• _Instructions to follow_:
Your task is to copy each line that has the word "json".

......

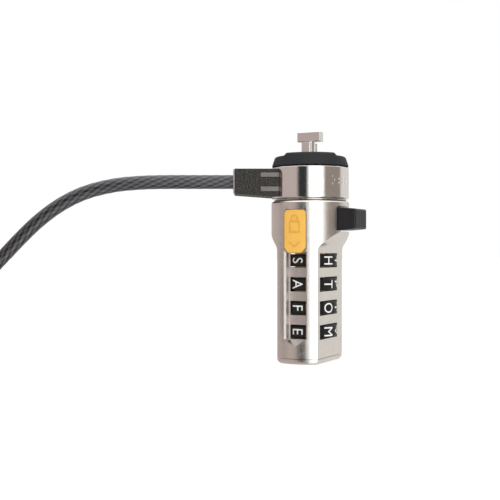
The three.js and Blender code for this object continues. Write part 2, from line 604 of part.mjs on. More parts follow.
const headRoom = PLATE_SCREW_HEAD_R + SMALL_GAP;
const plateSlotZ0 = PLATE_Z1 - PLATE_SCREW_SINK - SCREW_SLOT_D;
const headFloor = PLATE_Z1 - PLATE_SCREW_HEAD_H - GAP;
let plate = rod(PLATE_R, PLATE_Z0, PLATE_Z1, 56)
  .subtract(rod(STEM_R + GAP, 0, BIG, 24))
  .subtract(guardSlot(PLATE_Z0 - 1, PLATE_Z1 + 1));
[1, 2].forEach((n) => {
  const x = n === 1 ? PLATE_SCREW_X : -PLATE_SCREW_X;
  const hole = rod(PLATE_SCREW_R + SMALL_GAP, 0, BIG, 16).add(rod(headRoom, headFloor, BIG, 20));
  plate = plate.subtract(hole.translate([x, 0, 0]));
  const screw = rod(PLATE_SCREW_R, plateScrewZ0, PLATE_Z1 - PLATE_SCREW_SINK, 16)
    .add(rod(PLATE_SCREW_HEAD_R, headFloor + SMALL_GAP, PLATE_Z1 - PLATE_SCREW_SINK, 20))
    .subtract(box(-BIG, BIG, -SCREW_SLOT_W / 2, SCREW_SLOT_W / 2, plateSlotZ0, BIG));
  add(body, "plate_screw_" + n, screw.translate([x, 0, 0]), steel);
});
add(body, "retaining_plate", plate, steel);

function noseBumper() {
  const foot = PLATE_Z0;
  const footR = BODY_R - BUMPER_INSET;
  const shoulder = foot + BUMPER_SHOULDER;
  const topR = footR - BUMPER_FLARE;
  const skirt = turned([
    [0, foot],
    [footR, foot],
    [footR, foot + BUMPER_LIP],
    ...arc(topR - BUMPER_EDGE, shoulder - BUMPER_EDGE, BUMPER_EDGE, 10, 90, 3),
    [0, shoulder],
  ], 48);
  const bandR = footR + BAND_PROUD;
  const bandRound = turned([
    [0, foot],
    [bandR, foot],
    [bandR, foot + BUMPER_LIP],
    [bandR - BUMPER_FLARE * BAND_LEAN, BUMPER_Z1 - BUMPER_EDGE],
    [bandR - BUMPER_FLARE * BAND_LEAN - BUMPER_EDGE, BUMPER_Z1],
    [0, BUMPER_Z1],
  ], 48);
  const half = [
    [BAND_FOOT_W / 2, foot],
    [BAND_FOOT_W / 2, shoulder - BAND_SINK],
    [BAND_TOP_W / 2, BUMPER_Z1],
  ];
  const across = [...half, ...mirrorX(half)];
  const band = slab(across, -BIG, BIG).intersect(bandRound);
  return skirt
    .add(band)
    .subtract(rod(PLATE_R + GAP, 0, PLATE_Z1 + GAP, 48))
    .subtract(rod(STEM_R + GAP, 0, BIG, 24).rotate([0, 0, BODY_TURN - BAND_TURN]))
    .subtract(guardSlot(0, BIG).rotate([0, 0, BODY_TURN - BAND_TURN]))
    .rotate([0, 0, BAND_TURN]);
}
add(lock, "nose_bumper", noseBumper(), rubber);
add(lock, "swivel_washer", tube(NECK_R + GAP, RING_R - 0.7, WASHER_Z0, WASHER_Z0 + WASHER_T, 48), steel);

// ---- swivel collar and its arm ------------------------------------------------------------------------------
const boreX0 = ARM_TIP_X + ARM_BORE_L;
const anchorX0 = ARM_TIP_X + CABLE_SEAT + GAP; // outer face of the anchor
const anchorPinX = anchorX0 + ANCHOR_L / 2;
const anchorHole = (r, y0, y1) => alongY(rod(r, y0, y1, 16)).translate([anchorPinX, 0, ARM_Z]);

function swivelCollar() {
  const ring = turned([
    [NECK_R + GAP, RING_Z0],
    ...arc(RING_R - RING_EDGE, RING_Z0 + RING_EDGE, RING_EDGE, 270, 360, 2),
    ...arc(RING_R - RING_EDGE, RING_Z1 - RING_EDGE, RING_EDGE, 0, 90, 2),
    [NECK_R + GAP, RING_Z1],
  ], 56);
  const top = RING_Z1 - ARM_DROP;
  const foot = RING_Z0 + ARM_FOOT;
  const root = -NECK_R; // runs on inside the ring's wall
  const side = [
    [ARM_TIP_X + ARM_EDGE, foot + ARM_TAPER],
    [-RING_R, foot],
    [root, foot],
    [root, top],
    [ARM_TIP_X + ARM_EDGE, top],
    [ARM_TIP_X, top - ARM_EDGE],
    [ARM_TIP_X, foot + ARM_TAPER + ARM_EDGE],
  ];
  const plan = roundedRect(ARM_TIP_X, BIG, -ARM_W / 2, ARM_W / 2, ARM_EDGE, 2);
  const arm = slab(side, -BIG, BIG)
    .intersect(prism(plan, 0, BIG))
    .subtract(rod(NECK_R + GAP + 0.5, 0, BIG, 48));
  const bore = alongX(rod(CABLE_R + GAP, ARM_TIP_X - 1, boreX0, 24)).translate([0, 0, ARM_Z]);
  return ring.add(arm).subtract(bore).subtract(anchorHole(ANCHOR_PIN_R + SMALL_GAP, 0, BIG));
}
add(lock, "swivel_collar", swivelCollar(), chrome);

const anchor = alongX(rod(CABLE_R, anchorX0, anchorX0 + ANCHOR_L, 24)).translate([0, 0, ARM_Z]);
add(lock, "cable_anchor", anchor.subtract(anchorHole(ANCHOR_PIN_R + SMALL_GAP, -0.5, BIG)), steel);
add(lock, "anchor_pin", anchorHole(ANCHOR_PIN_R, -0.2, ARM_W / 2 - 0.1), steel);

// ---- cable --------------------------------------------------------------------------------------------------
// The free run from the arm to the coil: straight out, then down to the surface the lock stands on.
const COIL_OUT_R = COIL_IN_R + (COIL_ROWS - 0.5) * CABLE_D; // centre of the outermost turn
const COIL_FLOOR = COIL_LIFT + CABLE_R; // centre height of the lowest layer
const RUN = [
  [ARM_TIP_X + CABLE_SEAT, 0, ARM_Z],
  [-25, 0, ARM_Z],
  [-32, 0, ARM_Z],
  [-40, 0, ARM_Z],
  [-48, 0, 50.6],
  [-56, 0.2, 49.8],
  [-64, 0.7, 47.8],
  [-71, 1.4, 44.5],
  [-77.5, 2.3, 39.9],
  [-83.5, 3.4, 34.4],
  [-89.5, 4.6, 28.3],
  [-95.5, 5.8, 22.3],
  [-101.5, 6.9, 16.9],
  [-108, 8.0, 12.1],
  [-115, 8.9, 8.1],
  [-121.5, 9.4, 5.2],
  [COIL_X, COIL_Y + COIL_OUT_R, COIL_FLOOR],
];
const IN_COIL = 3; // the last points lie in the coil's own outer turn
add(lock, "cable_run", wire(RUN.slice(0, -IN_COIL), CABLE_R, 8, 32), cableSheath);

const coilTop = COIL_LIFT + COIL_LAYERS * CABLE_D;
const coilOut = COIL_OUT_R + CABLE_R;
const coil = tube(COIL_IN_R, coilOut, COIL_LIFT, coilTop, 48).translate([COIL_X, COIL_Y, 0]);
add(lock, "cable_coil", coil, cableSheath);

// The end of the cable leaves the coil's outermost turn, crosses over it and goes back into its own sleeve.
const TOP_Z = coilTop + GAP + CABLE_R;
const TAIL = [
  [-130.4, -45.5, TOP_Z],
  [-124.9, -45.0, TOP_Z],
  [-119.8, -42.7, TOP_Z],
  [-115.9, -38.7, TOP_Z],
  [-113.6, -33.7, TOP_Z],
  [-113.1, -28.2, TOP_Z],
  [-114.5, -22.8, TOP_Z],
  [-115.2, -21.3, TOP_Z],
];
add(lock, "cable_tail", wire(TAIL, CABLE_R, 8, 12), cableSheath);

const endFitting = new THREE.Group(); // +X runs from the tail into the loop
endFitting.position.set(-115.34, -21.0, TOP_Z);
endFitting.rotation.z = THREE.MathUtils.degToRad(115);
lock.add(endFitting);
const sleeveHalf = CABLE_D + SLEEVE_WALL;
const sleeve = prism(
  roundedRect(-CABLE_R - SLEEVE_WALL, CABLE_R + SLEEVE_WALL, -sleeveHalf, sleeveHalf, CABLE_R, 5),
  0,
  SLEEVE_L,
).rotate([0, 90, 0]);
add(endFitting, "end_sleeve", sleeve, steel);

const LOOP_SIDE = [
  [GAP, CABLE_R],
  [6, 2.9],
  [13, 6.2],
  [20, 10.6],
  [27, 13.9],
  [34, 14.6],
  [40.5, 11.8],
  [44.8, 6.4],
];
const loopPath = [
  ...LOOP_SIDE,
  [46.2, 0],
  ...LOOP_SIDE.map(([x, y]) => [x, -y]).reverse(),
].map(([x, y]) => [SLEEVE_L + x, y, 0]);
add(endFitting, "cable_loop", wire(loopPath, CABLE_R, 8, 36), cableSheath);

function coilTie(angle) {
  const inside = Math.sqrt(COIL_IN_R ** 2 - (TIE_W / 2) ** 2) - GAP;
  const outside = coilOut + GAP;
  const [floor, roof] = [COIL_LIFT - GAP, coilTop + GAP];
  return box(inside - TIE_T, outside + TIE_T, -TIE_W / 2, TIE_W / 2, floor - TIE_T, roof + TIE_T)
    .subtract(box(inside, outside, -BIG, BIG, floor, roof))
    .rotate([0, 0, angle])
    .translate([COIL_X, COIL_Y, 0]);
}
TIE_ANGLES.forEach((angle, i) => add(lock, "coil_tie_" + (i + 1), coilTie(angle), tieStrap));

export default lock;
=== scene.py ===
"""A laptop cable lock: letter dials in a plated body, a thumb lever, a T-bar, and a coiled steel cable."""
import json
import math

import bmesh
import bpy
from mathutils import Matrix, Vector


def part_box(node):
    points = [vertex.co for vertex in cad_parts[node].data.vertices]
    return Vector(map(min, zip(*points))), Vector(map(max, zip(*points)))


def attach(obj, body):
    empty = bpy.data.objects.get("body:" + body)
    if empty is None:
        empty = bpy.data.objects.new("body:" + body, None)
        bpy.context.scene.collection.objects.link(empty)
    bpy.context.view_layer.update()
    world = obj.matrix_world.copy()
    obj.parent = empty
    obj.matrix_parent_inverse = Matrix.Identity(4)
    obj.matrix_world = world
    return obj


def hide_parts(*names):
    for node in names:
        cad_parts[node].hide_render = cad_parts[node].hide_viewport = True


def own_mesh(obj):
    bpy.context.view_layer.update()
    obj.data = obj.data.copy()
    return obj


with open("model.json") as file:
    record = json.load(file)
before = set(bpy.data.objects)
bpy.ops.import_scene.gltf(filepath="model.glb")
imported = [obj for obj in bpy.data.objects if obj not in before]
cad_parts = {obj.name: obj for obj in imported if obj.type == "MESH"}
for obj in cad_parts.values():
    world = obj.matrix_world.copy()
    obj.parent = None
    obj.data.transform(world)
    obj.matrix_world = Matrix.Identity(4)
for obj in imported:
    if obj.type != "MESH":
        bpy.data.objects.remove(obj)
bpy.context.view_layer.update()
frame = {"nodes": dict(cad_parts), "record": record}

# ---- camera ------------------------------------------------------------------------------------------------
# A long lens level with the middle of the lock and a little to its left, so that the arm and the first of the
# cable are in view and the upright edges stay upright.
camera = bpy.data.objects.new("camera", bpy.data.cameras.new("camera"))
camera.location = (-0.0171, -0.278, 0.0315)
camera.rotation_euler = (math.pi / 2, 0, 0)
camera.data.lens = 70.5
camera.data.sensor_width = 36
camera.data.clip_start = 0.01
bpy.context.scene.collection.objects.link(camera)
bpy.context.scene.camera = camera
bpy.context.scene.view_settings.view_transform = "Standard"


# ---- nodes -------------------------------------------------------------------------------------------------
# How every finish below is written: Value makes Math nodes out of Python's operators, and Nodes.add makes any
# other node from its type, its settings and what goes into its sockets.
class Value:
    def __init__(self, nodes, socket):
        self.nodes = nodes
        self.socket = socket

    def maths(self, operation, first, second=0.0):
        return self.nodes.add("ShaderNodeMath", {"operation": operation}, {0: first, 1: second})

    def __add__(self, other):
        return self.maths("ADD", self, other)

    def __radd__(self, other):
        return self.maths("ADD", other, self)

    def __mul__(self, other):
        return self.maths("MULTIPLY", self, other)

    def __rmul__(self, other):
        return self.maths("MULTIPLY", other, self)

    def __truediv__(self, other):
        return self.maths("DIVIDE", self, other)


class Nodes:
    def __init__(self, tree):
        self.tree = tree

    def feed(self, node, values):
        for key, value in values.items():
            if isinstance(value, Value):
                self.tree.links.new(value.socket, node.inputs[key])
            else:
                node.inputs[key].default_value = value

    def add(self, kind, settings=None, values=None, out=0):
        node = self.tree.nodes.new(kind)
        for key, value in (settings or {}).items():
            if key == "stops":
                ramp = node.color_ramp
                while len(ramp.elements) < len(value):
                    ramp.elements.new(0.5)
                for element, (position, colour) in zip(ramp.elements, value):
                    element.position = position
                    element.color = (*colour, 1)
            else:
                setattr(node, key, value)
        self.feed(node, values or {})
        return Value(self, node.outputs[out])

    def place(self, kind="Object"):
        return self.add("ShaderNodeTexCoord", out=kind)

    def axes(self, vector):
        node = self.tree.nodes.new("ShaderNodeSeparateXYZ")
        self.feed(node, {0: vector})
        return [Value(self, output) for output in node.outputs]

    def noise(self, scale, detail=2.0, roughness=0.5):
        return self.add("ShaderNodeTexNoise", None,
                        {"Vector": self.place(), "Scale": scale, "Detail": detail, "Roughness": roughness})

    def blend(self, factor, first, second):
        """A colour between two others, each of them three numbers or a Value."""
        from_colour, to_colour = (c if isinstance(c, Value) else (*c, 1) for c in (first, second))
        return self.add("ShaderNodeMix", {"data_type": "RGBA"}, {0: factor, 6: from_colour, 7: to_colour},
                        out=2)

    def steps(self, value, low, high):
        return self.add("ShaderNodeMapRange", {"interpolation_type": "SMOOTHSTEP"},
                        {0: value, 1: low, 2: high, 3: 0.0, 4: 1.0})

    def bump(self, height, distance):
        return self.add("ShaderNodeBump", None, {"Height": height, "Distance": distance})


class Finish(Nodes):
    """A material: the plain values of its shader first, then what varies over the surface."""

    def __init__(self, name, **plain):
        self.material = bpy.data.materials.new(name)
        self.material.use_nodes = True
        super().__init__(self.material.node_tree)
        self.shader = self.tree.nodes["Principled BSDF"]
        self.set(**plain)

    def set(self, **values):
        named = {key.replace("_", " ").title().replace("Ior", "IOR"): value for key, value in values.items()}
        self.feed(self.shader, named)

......

• _The result_:
import json
with open("model.json") as file:
    record = json.load(file)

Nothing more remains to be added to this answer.